Because he valued the direction of Ball State’s School of Music, Paige said, the home of the Cardinals was “hands down” the best opportunity for him. Now, Paige is an assistant professor of music, and he gives vocal lessons to nearly 20 students.
“It is rewarding when I can see my students taking the passion that I've scraped up and try to make sure I throw at them at every lesson, and they infuse that in what they love,” Paige said. “It doesn't have to be music. It won't be music for everybody. We don't need everybody doing music, but I think that I want them to reflect that passion in whatever they do.”
Meryl Mantione, professor of voice performance and Paige’s supervisor at Ball State, said she first met Paige during the summer of 2020 after he was hired that previous spring. Because Mantione was on sabbatical when Paige was hired, she met with Paige and his partner to have lunch at Roots Burger Bar. She believes Paige is the future of the music professors, as he has personal experience performing across a variety of genres while sounding authentic, which isn’t easy to do.

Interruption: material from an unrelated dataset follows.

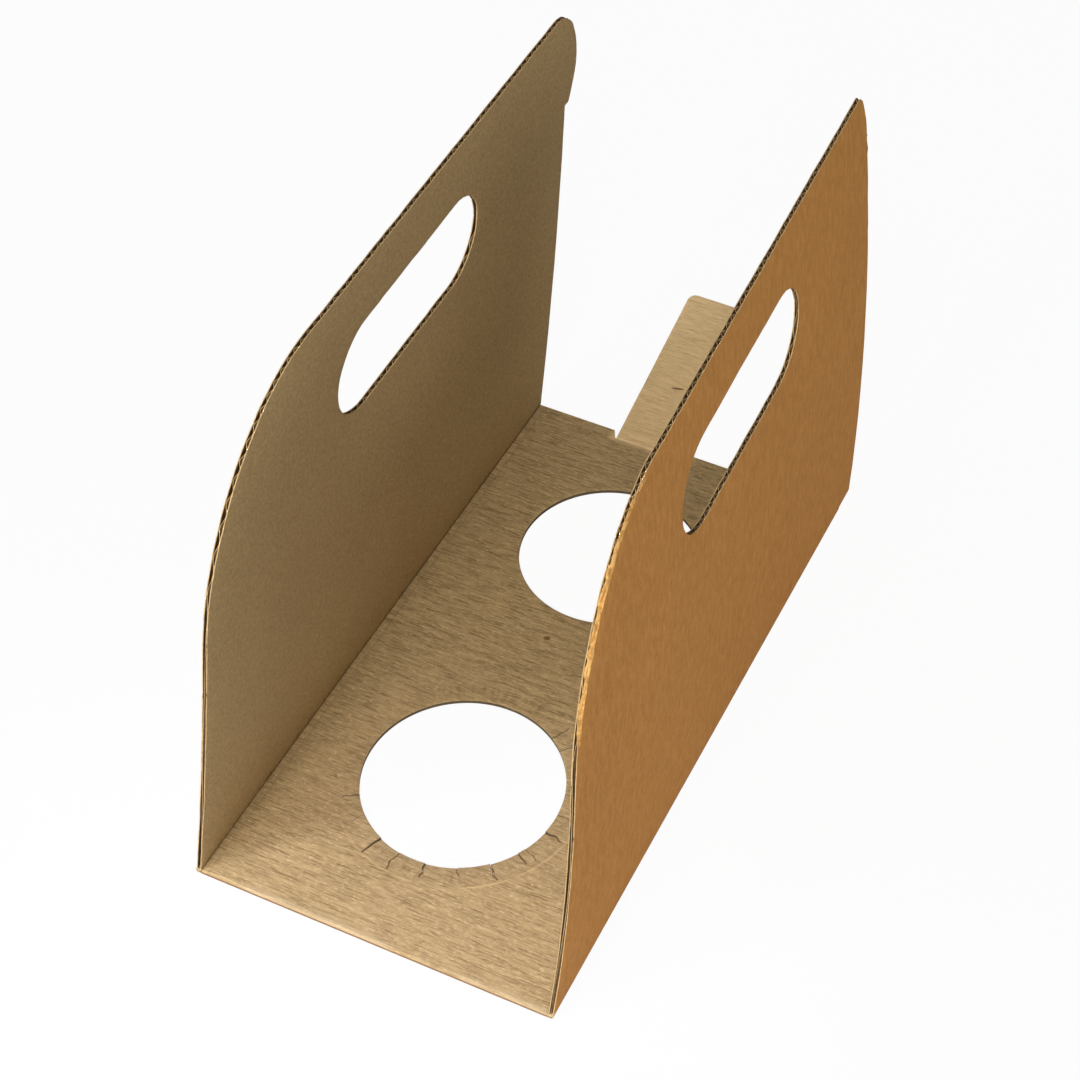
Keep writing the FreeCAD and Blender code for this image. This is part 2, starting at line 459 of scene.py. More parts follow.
def worn(side, along, up):
    """Share of crushing on the right wall's front shoulder, from 0 to 1."""
    if side == LEFT or along > WORN_END:
        return 0.0
    rise = max(0.0, 1 - abs(up - WORN_MIDDLE) / WORN_REACH)
    ragged = 0.72 + 0.5 * wobble(along, up, 260, 3.1)
    return min(1.0, 2.2 * rise) * max(0.0, ragged)


def rolled(side, along, up, gap):
    """Share by which a worn edge is rolled over, at a distance from the cut."""
    return worn(side, along, up) * max(0.0, 1 - gap / (1.8 * MM)) ** 2


def squeeze(side, along, up, gap):
    """How far the two outer papers are pressed towards each other near a cut edge."""
    rough = 0.75 + 0.9 * wobble(along, up, 170, 7.7 + side)
    return board().edge_crush * max(0.1, rough) * math.exp(-gap / (1.0 * MM))


def wall_papers(side, gap_at):
    """Outer and inner paper of a wall."""
    b = board()
    columns = wall_columns(side)
    low_rows = [0, .04, .1, .2, .3, .4, .5, .6, .7, .78, .85, .9, .94, .965, .982, .993, 1]
    high_rows = [0, .02, .06, .14, .28, .5, .72, .86, .94, .98, 1]

    def frayed(along, up, depth, gap, seed):
        fray = 0.14 * MM * wobble(along, up, 900, seed) * math.exp(-gap / (0.5 * MM))
        return Vector((wall_x(side, along + fray, up, depth), along + fray, up + fray))

    def outer(along, up):
        gap = gap_at(along, up)
        depth = squeeze(side, along, up, gap) + 0.75 * MM * rolled(side, along, up, gap)
        return frayed(along, up, depth, gap, 1.3)

    def inner(along, up):
        gap = gap_at(along, up)
        depth = b.thickness - squeeze(side, along + 0.05, up, gap)
        return frayed(along, up, depth, gap, 5.3)

    whole = bmesh.new()
    for place, facing, slot in ((outer, side, OUTSIDE), (inner, -side, INSIDE)):
        sheets = [slotted_grid(columns, low_rows, high_rows, place)]
        if side == LEFT:
            sheets.append(ear_sheet(place))
        for sheet in sheets:
            add_paper(whole, sheet, b.liner, Vector((facing, 0, 0)), (slot, CORE, CUT))
    return whole


def ear_sheet(place):
    """Strip of paper between the plain rear edge and the ear's own edge."""
    outside = ear_outside()
    steps = 5
    bm, places = grid(steps + 1, len(outside))
    for vert, (column, row) in zip(bm.verts, places):
        rear = outside[row]
        inner = flat(rear_line(LEFT, rear.y), rear.y)
        point = inner.lerp(rear, column / steps)
        vert.co = place(point.x, point.y)
    bmesh.ops.remove_doubles(bm, verts=bm.verts, dist=WELD)
    bmesh.ops.dissolve_degenerate(bm, edges=bm.edges, dist=WELD / 2)
    return bm


def upper_edge(side):
    """Height of a wall's outline at each place along it, for numpy.interp."""
    line = [flat(front_end(), 0)] + wall_rim(side)
    if side == RIGHT:
        line.append(flat(rear_end(side), 0))
    else:
        start = ear_corner()[0]
        line = [point for point in line if point.x < start.x - 0.1 * MM] + ear_top()
    return [point.x for point in line], [point.y for point in line]


def flute_columns(side):
    """Columns of the wavy paper, which all stand upright, in runs without a break."""
    s = sizes()
    places, heights = upper_edge(side)
    step = board().flute_pitch / 10
    slot_start, slot_end = slot_ends(side)
    foot_up = board().thickness
    plain_end = rear_line(LEFT, EAR_FOOT)
    belly = ear_corner()[2].x
    runs = {"wall": [], "toe": [], "ear": []}
    front, rear = front_end() + 0.5 * MM, rear_end(side) - 0.4 * MM
    for i in range(int((rear - front) / step) + 1):
        along = front + i * step
        ragged = 0.35 * MM + 0.25 * MM * wobble(along, side, 700, 2.2)
        top = float(numpy.interp(along, places, heights)) - ragged
        if side == RIGHT or along < plain_end - step:
            if top > foot_up + MM:
                reach = slot_reach(side, along) if slot_start < along < slot_end else 0.0
                reach = reach + ragged if reach else 0.0
                middle = s.slot_middle if reach else top * s.slot_middle / s.wall_height
                runs["wall"].append([flat(along, up) for up in
                                     (foot_up, middle - reach, middle + reach, top)])
        else:
            plain = (rear_end() - along) / s.left_rear_taper * s.wall_height - ragged
            if plain > foot_up + MM:
                runs["toe"].append([flat(along, up) for up in
                                    (foot_up, plain * 0.6, plain * 0.6, plain)])
            low = float(numpy.interp(along, [plain_end + EAR_STEP, belly],
                                     [EAR_FOOT, EAR_FOOT + EAR_RISE])) + 0.3 * MM
            if top > low + MM and along < belly - 0.3 * MM:
                runs["ear"].append([flat(along, low + (top - low) * share)
                                    for share in (0, 0.6, 0.6, 1)])
    return [run for run in runs.values() if len(run) > 2]


def wall_core(side, gap_at):
    """Wavy paper of a wall."""
    b = board()
    middle = b.thickness / 2
    swing = middle - b.liner - b.medium / 2

    def wave(along, up):
        gap = gap_at(along, up)
        roll = rolled(side, along, up, gap)
        phase = 2 * math.pi * (along - front_end()) / b.flute_pitch
        bent = 0.35 * wobble(along, up, 60, 9.4)
        reach = swing - squeeze(side, along, up, gap) - 0.3 * MM * roll
        depth = middle + 0.35 * MM * roll + reach * math.cos(phase + bent)
        return Vector((wall_x(side, along, up, depth), along, up))

    whole = bmesh.new()
    low_rows = [0, .15, .3, .45, .6, .75, .88, .95, .98, 1]
    high_rows = [0, .03, .1, .3, .6, .88, .96, 1]
    for columns in flute_columns(side):
        sheet = slotted_grid(columns, low_rows, high_rows, wave)
        add_paper(whole, sheet, b.medium, Vector((side, 0, 0)), (CORE, CORE, CUT))
    return whole


def torn_strip():
    """Scuffed, peeled edge of the outer paper on the right wall's front shoulder."""
    path = finely([point for point in wall_rim(RIGHT) if point.x < WORN_END], 0.9 * MM)
    width = 1.25 * MM
    rows = 5
    bm, places = grid(len(path), rows)
    for vert, (column, row) in zip(bm.verts, places):
        point = path[column]
        before, after = path[max(0, column - 1)], path[min(len(path) - 1, column + 1)]
        along_edge = (after - before).normalized()
        inward = flat(along_edge.y, -along_edge.x)
        wear = worn(RIGHT, point.x, point.y)
        share = row / (rows - 1)
        ragged = 0.5 + 0.8 * wobble(point.x, point.y, 420, 4.4 + row * 0.3)
        spot = point + inward * (width * (share - 0.25) * (0.5 + ragged))
        lift = width * wear * (1 - share) * (0.6 + 0.7 * ragged)
        depth = lift - 0.12 * MM * math.sin(math.pi * share) + 0.02 * MM
        vert.co = Vector((wall_x(RIGHT, spot.x, spot.y, depth), spot.x, spot.y))
    bare = [face for face in bm.faces
            if all(worn(RIGHT, vert.co.y, vert.co.z) < 0.25 for vert in face.verts)]
    bmesh.ops.delete(bm, geom=bare, context="FACES")
    for faces in thicken(bm, 0.16 * MM, Vector((RIGHT, -1, 0))):
        paint(faces, TORN)
    return bm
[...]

“I've always believed that one of the most important things that we can do is bring young, new blood into faculty positions,” Mantione said. “His personality is one thing, but his knowledge and his experience is different from the rest of us who have been here and certainly different from mine. It's what we need to provide our students with what they need for the real world.”
Every day, Paige works to be a good teacher and human, he said, because he wants to be a resource and role model to all Ball State students, even if they aren’t his voice students.
“I do not take the charge lightly to be not only a young professor at Ball State, but a young, Black, queer, cisgender man at Ball State,” Paige said. “I know I represent more than myself. I hope I can continue to be a role model in any and every way that I have available to me because I know how important that representation is on every intersectional front. That is my existence.”